» **Exercise requirements**
Will you output all of the data below exactly, omitting the images?

[Structured object records]

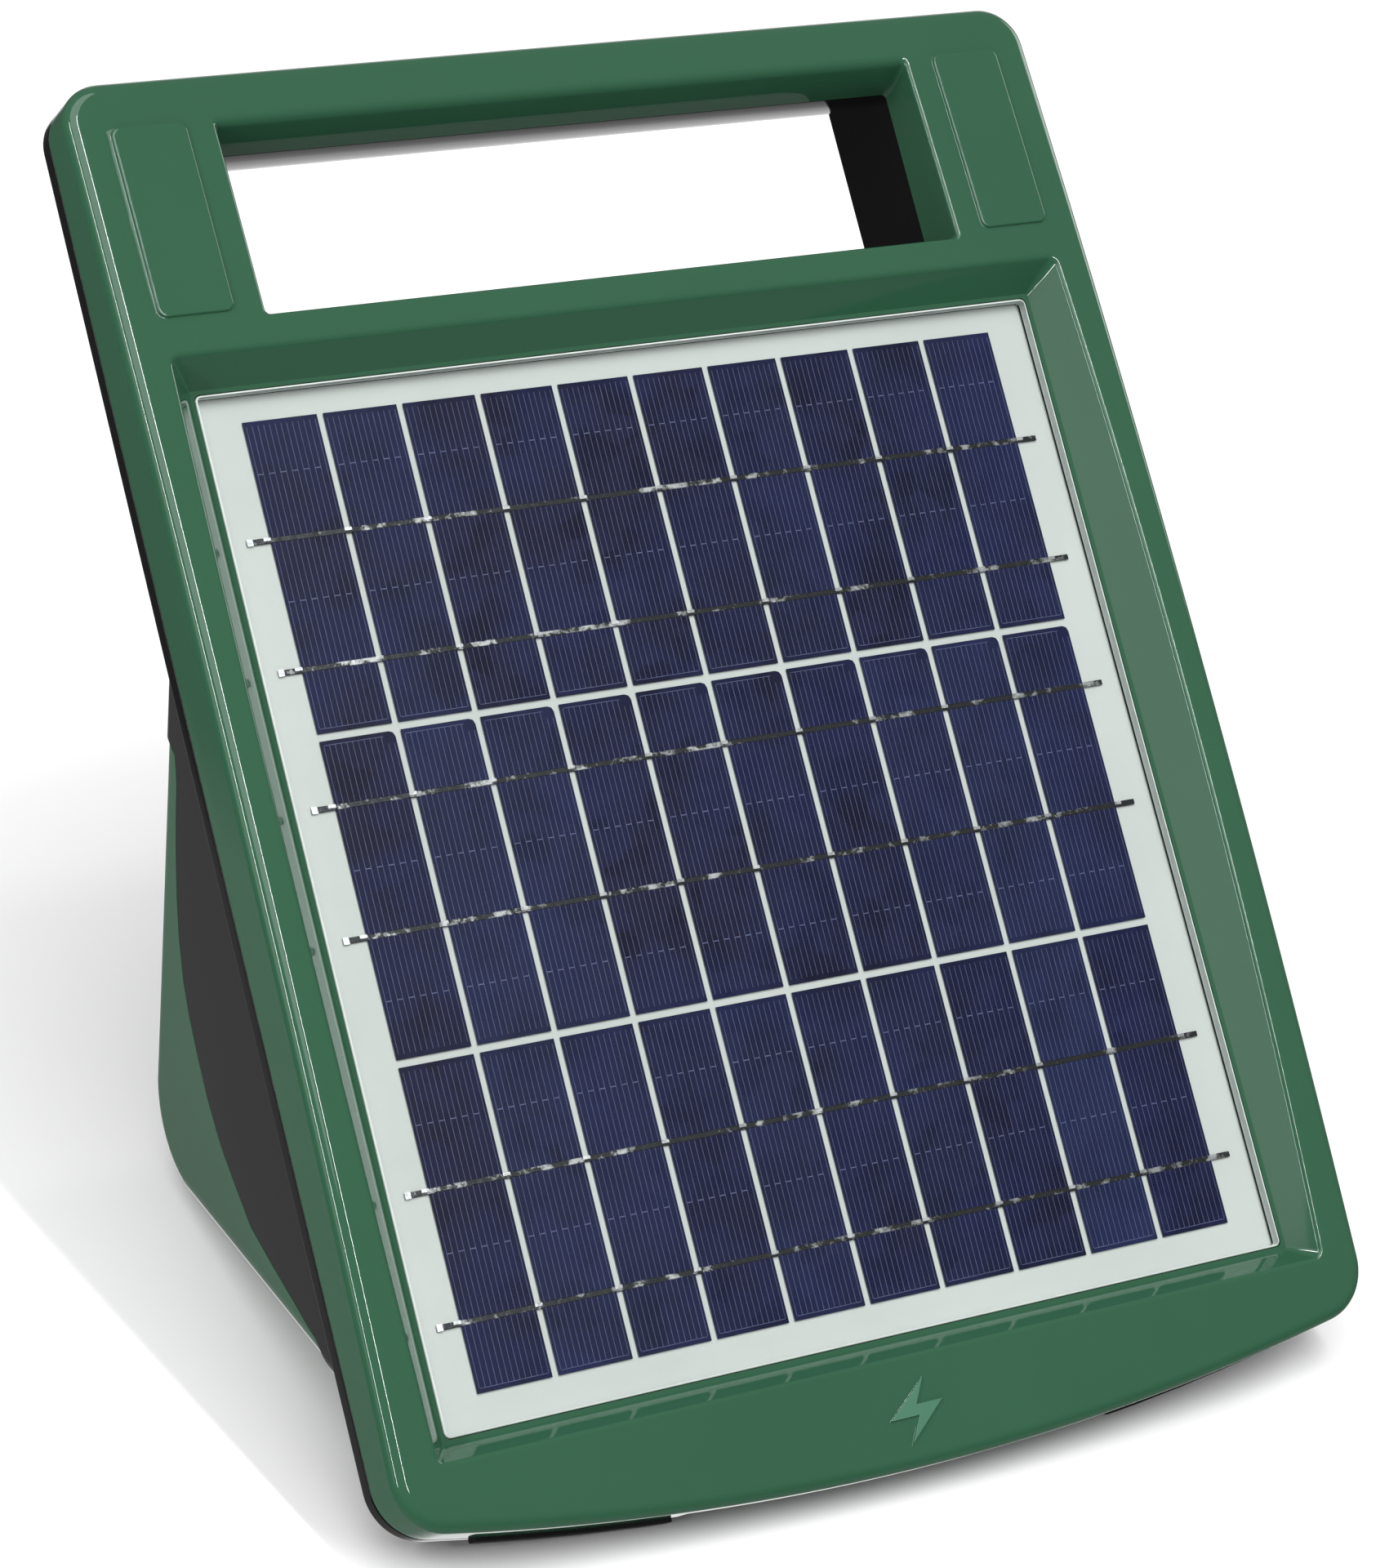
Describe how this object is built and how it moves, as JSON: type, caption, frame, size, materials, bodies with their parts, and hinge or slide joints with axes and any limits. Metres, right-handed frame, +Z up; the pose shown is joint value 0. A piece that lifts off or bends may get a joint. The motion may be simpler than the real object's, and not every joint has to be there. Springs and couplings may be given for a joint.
{
  "type": "solar fence energizer",
  "caption": "Portable solar fence energizer: a leaning front frame with a solar panel and carrying handle, a wedge-shaped rear housing, lift-off rear cover, terminals and switch.",
  "frame": {"origin": "on the floor, under the middle of the object's bounding box (the side knobs included)", "axes": "+Z up, +Y towards the vertical back wall of the rear cover, so the solar panel faces -Y and up; +X towards the side with the knobs"},
  "size_m": [0.2854, 0.2922, 0.2622],
  "materials": {
    "green_plastic": "glossy moulded green with a fine grain",
    "dark_plastic": "glossy moulded near-black",
    "red_plastic": "moulded red",
    "glass": "clear low-iron cover glass",
    "solar_cell": "blue polycrystalline silicon with silver grid lines",
    "white_backsheet": "white laminate backsheet",
    "black_plastic": "matt black",
    "rubber": "soft black rubber",
    "battery_case": "dark grey ABS case",
    "board": "green solder mask",
    "copper": "enamelled copper winding",
    "core_steel": "varnished laminations",
    "red_lens": "clear red lens",
    "red_wire": "PVC insulation",
    "black_wire": "PVC insulation",
    "green_wire": "PVC insulation",
    "steel": "zinc-plated or stainless steel"
  },
  "bodies": {
    "energizer": {"front_frame": "green_plastic", "solar_glass": "glass", "cell_string_top": "solar_cell", "cell_string_middle": "solar_cell", "cell_string_bottom": "solar_cell", "solar_backsheet": "white_backsheet", "panel_adhesive": "black_plastic", "junction_box": "black_plastic", "rear_shell": "dark_plastic", "shell_seal": "rubber", "front_foot_left": "rubber", "front_foot_right": "rubber", "shell_screw_1": "steel", "shell_screw_2": "steel", "shell_screw_3": "steel", "shell_screw_4": "steel", "shell_screw_5": "steel", "shell_screw_6": "steel", "fence_terminal_stud": "steel", "earth_terminal_stud": "steel", "switch_body": "black_plastic", "status_light": "red_lens", "battery": "battery_case", "battery_bracket": "steel", "bracket_screw_1": "steel", "bracket_screw_2": "steel", "circuit_board": "board", "board_screw_1": "steel", "board_screw_2": "steel", "board_screw_3": "steel", "board_screw_4": "steel", "transformer_core": "core_steel", "transformer_coil": "copper", "storage_capacitor": "black_plastic", "battery_lead_red": "red_wire", "battery_lead_black": "black_wire", "panel_lead": "black_wire", "fence_lead": "red_wire", "earth_lead": "green_wire"},
    "cover": {"rear_cover": "green_plastic", "cover_screw_left": "steel", "cover_screw_right": "steel", "rear_foot_left": "rubber", "rear_foot_right": "rubber"},
    "fence_clamp": {"fence_terminal_clamp": "steel"},
    "fence_knob": {"fence_terminal_knob": "red_plastic"},
    "earth_clamp": {"earth_terminal_clamp": "steel"},
    "earth_knob": {"earth_terminal_knob": "dark_plastic"},
    "switch": {"switch_knob": "dark_plastic"}
  },
  "joints": [
    {"name": "cover_pull", "type": "slide", "parent": "energizer", "child": "cover", "axis": [0, 1, 0], "range_m": [0, 0.09]},
    {"name": "fence_clamp_slide", "type": "slide", "parent": "energizer", "child": "fence_clamp", "axis": [1, 0, 0], "range_m": [0, 0.00402]},
    {"name": "fence_knob_turn", "type": "hinge", "parent": "fence_clamp", "child": "fence_knob", "pos_m": [0.1322, -0.01989, 0.07455], "axis": [1, 0, 0], "range_deg": [0, 1440]},
    {"name": "earth_clamp_slide", "type": "slide", "parent": "energizer", "child": "earth_clamp", "axis": [1, 0, 0], "range_m": [0, 0.00402]},
    {"name": "earth_knob_turn", "type": "hinge", "parent": "earth_clamp", "child": "earth_knob", "pos_m": [0.1322, -0.04601, 0.04977], "axis": [1, 0, 0], "range_deg": [0, 1440]},
    {"name": "switch_turn", "type": "hinge", "parent": "energizer", "child": "switch", "pos_m": [0.1272, 0.00695, 0.10002], "axis": [-1, 0, 0], "range_deg": [0, 120]}
  ],
  "couplings": [
    {"joint": "fence_clamp_slide", "follows": "fence_knob_turn", "m_per_rad": 0.00015915},
    {"joint": "earth_clamp_slide", "follows": "earth_knob_turn", "m_per_rad": 0.00015915}
  ]
}
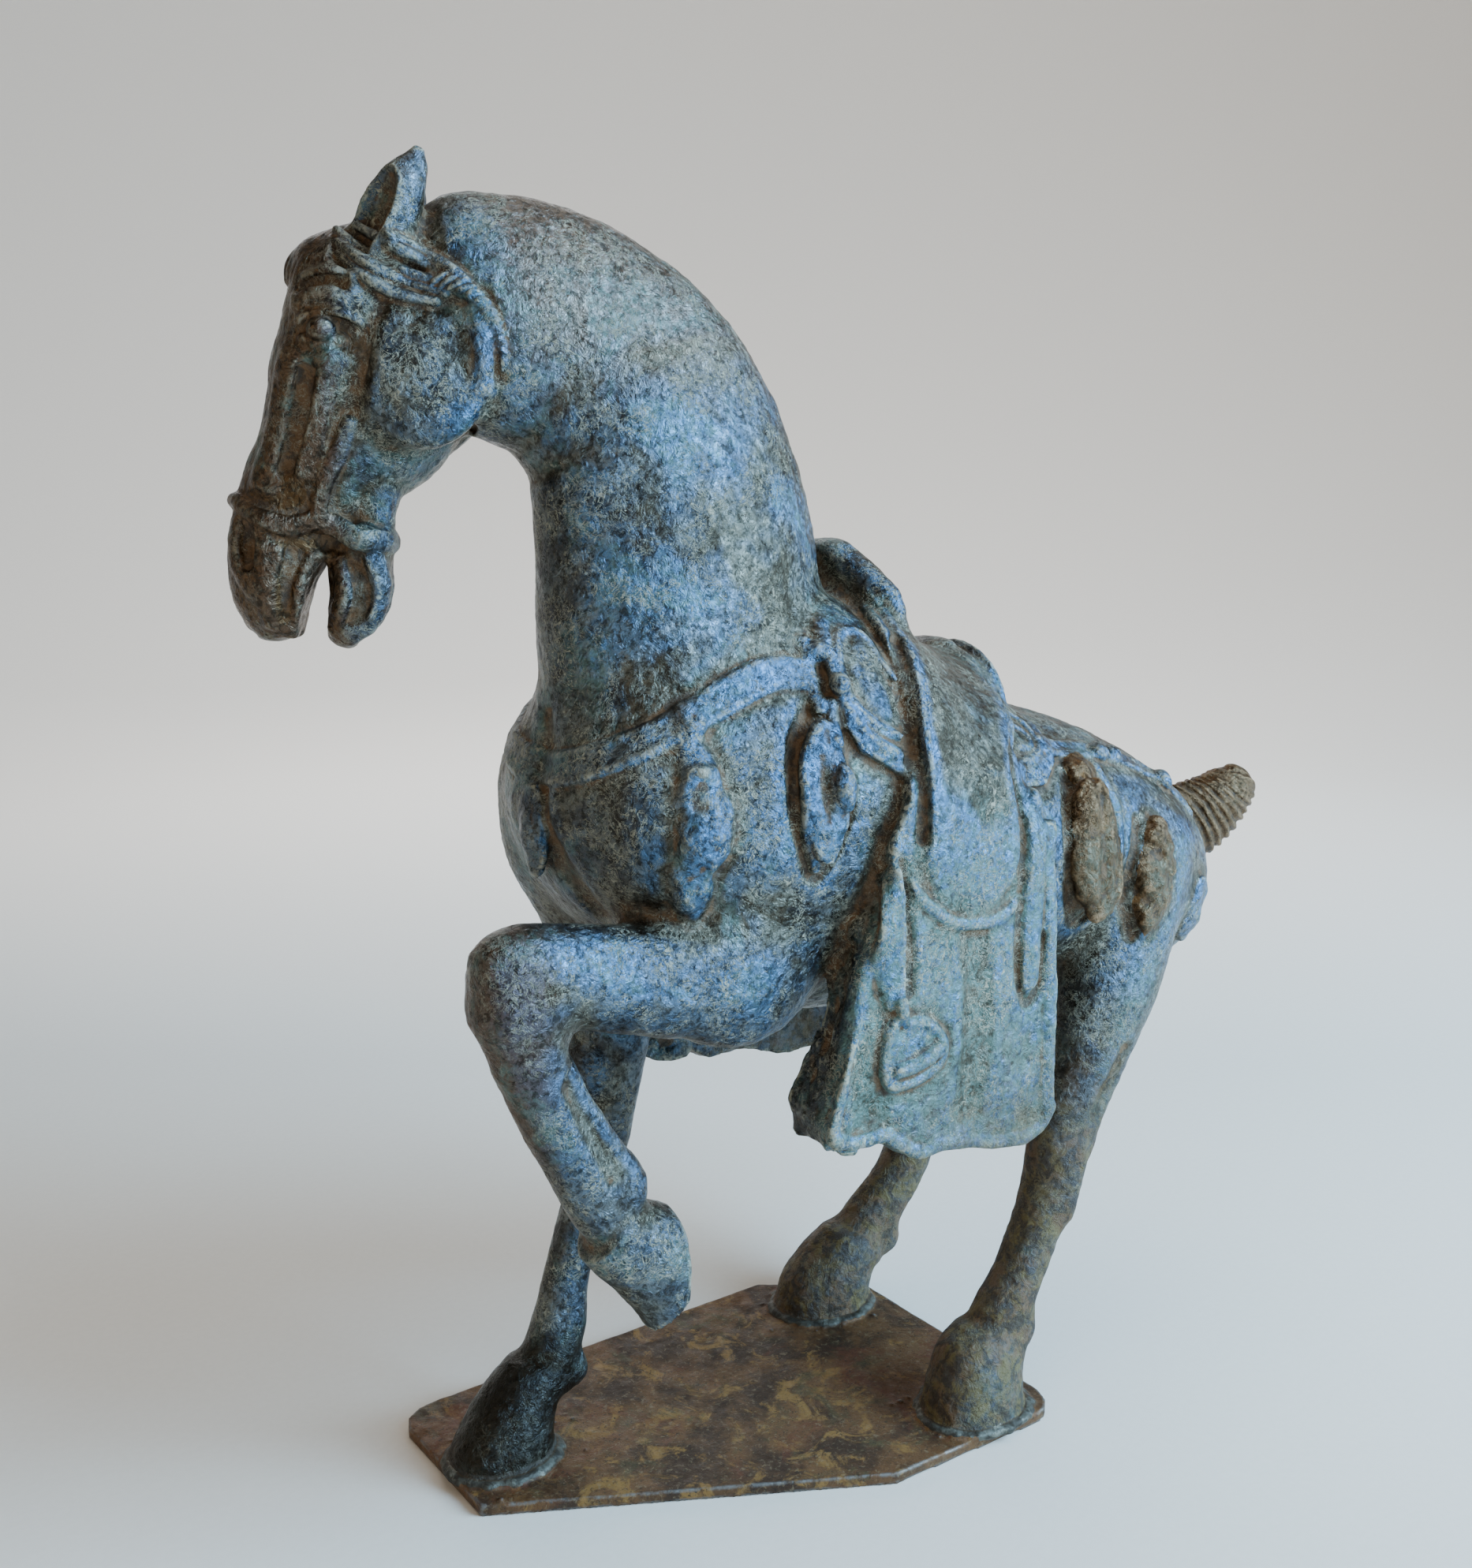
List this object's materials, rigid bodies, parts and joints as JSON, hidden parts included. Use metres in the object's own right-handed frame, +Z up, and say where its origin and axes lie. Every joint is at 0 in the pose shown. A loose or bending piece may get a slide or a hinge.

» **Full answer**
Describe how this object is built and how it moves, as JSON: type, caption, frame, size, materials, bodies with their parts, and hinge or slide joints with axes and any limits. Metres, right-handed frame, +Z up; the pose shown is joint value 0. A piece that lifts off or bends may get a joint. The motion may be simpler than the real object's, and not every joint has to be there. Springs and couplings may be given for a joint.
{
  "type": "solar fence energizer",
  "caption": "Portable solar fence energizer: a leaning front frame with a solar panel and carrying handle, a wedge-shaped rear housing, lift-off rear cover, terminals and switch.",
  "frame": {"origin": "on the floor, under the middle of the object's bounding box (the side knobs included)", "axes": "+Z up, +Y towards the vertical back wall of the rear cover, so the solar panel faces -Y and up; +X towards the side with the knobs"},
  "size_m": [0.2854, 0.2922, 0.2622],
  "materials": {
    "green_plastic": "glossy moulded green with a fine grain",
    "dark_plastic": "glossy moulded near-black",
    "red_plastic": "moulded red",
    "glass": "clear low-iron cover glass",
    "solar_cell": "blue polycrystalline silicon with silver grid lines",
    "white_backsheet": "white laminate backsheet",
    "black_plastic": "matt black",
    "rubber": "soft black rubber",
    "battery_case": "dark grey ABS case",
    "board": "green solder mask",
    "copper": "enamelled copper winding",
    "core_steel": "varnished laminations",
    "red_lens": "clear red lens",
    "red_wire": "PVC insulation",
    "black_wire": "PVC insulation",
    "green_wire": "PVC insulation",
    "steel": "zinc-plated or stainless steel"
  },
  "bodies": {
    "energizer": {"front_frame": "green_plastic", "solar_glass": "glass", "cell_string_top": "solar_cell", "cell_string_middle": "solar_cell", "cell_string_bottom": "solar_cell", "solar_backsheet": "white_backsheet", "panel_adhesive": "black_plastic", "junction_box": "black_plastic", "rear_shell": "dark_plastic", "shell_seal": "rubber", "front_foot_left": "rubber", "front_foot_right": "rubber", "shell_screw_1": "steel", "shell_screw_2": "steel", "shell_screw_3": "steel", "shell_screw_4": "steel", "shell_screw_5": "steel", "shell_screw_6": "steel", "fence_terminal_stud": "steel", "earth_terminal_stud": "steel", "switch_body": "black_plastic", "status_light": "red_lens", "battery": "battery_case", "battery_bracket": "steel", "bracket_screw_1": "steel", "bracket_screw_2": "steel", "circuit_board": "board", "board_screw_1": "steel", "board_screw_2": "steel", "board_screw_3": "steel", "board_screw_4": "steel", "transformer_core": "core_steel", "transformer_coil": "copper", "storage_capacitor": "black_plastic", "battery_lead_red": "red_wire", "battery_lead_black": "black_wire", "panel_lead": "black_wire", "fence_lead": "red_wire", "earth_lead": "green_wire"},
    "cover": {"rear_cover": "green_plastic", "cover_screw_left": "steel", "cover_screw_right": "steel", "rear_foot_left": "rubber", "rear_foot_right": "rubber"},
    "fence_clamp": {"fence_terminal_clamp": "steel"},
    "fence_knob": {"fence_terminal_knob": "red_plastic"},
    "earth_clamp": {"earth_terminal_clamp": "steel"},
    "earth_knob": {"earth_terminal_knob": "dark_plastic"},
    "switch": {"switch_knob": "dark_plastic"}
  },
  "joints": [
    {"name": "cover_pull", "type": "slide", "parent": "energizer", "child": "cover", "axis": [0, 1, 0], "range_m": [0, 0.09]},
    {"name": "fence_clamp_slide", "type": "slide", "parent": "energizer", "child": "fence_clamp", "axis": [1, 0, 0], "range_m": [0, 0.00402]},
    {"name": "fence_knob_turn", "type": "hinge", "parent": "fence_clamp", "child": "fence_knob", "pos_m": [0.1322, -0.01989, 0.07455], "axis": [1, 0, 0], "range_deg": [0, 1440]},
    {"name": "earth_clamp_slide", "type": "slide", "parent": "energizer", "child": "earth_clamp", "axis": [1, 0, 0], "range_m": [0, 0.00402]},
    {"name": "earth_knob_turn", "type": "hinge", "parent": "earth_clamp", "child": "earth_knob", "pos_m": [0.1322, -0.04601, 0.04977], "axis": [1, 0, 0], "range_deg": [0, 1440]},
    {"name": "switch_turn", "type": "hinge", "parent": "energizer", "child": "switch", "pos_m": [0.1272, 0.00695, 0.10002], "axis": [-1, 0, 0], "range_deg": [0, 120]}
  ],
  "couplings": [
    {"joint": "fence_clamp_slide", "follows": "fence_knob_turn", "m_per_rad": 0.00015915},
    {"joint": "earth_clamp_slide", "follows": "earth_knob_turn", "m_per_rad": 0.00015915}
  ]
}
List this object's materials, rigid bodies, parts and joints as JSON, hidden parts included. Use metres in the object's own right-handed frame, +Z up, and say where its origin and axes lie. Every joint is at 0 in the pose shown. A loose or bending piece may get a slide or a hinge.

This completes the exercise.